With linocuts, I'm designing – redesigning – the whole thing. With my paintings, I'm only meddling with certain aspects of them. There's a difference, and it's an important one.

Too much 'made‑up' stuff in a painting that's supposed to be representational quickly turns it into a comic book illustration. When that's not the result intended, it's not ok.

The other thing that happens is that you start having to fathom out how to reconstruct the scene. Inevitably, this ends up happening on the final canvas, I find.

Major experimentations or reworks of a big studio painting can rapidly spoil. One of the ways a painting spoils for example, is that oil paint becomes dull if overworked. Oil 'sinks' and requires a process called 'oiling-out' to revive it.

Reworking paintings at this stage is also tedious, disheartening and makes it easier to lose sight of what the art is about.
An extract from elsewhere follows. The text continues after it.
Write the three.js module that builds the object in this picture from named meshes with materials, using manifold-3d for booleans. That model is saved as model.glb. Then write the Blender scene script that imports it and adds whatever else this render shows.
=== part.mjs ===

It becomes necessary to set aside the art to figure out what's happening, and what to do about it. A painting ends up taking years to complete rather than months. This protracted time in itself can sap the life from an artwork.

I've had at least two large works, and a few smaller ones, fail in this way that really shouldn't have – and they used up a lot of precious time in the process.

Resolving precisely how you're going to paint a final painting before you begin it, is generally best you see. (This doesn't apply so much to creating abstract art by the way)

It's taken me a long time to understand how the way I've been working doesn't work. But having identified it now, I'm in a grand place for solving it all. And I'm excited about it.

My artistic experiment

So my mission currently sounds simple enough. I'm now applying the extra step outdoors (en plein-air), instead of in the studio. It's an experiment at the moment.

I've no idea how things are going to turn out, whether I'll succeed or what new problems I'll encounter. That's as it should be, though, because the unknown is where good things can happen.

I'm not content to find a way of creating something and then repeat it forever, just in different colours. I'm forever on a quest to be a better artist, and there's always room to improve.